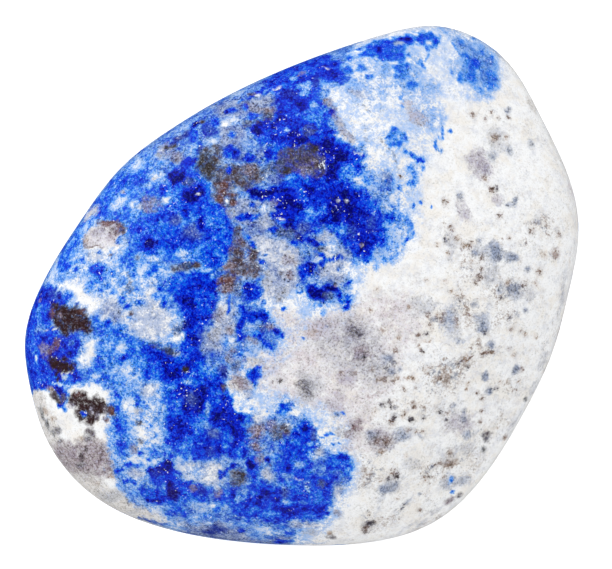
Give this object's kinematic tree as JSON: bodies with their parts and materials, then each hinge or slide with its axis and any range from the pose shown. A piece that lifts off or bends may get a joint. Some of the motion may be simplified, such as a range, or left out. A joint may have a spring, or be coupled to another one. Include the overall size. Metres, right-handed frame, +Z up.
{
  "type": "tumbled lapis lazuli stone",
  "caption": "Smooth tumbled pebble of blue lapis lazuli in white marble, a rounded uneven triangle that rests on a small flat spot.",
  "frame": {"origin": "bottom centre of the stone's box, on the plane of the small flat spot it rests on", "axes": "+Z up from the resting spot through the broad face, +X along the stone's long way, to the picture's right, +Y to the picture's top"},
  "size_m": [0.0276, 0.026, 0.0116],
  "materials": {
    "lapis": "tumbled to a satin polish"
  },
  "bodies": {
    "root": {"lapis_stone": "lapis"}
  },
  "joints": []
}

#### Directive
Each line of the material should be duplicated exactly, please.

#### Response to this exercise
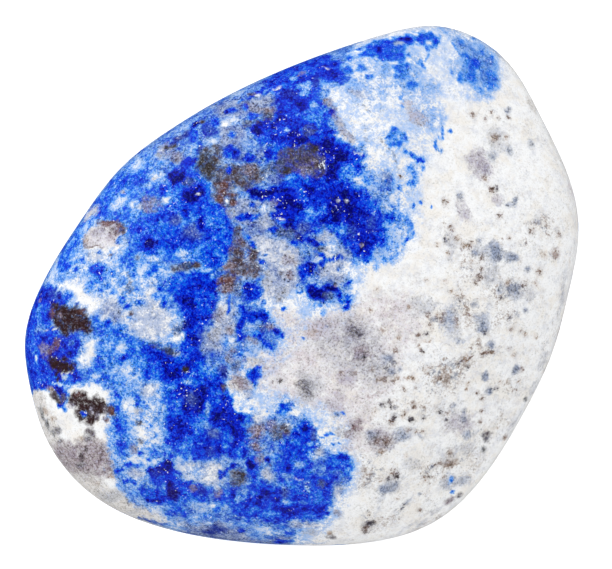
Give this object's kinematic tree as JSON: bodies with their parts and materials, then each hinge or slide with its axis and any range from the pose shown. A piece that lifts off or bends may get a joint. Some of the motion may be simplified, such as a range, or left out. A joint may have a spring, or be coupled to another one. Include the overall size. Metres, right-handed frame, +Z up.
{
  "type": "tumbled lapis lazuli stone",
  "caption": "Smooth tumbled pebble of blue lapis lazuli in white marble, a rounded uneven triangle that rests on a small flat spot.",
  "frame": {"origin": "bottom centre of the stone's box, on the plane of the small flat spot it rests on", "axes": "+Z up from the resting spot through the broad face, +X along the stone's long way, to the picture's right, +Y to the picture's top"},
  "size_m": [0.0276, 0.026, 0.0116],
  "materials": {
    "lapis": "tumbled to a satin polish"
  },
  "bodies": {
    "root": {"lapis_stone": "lapis"}
  },
  "joints": []
}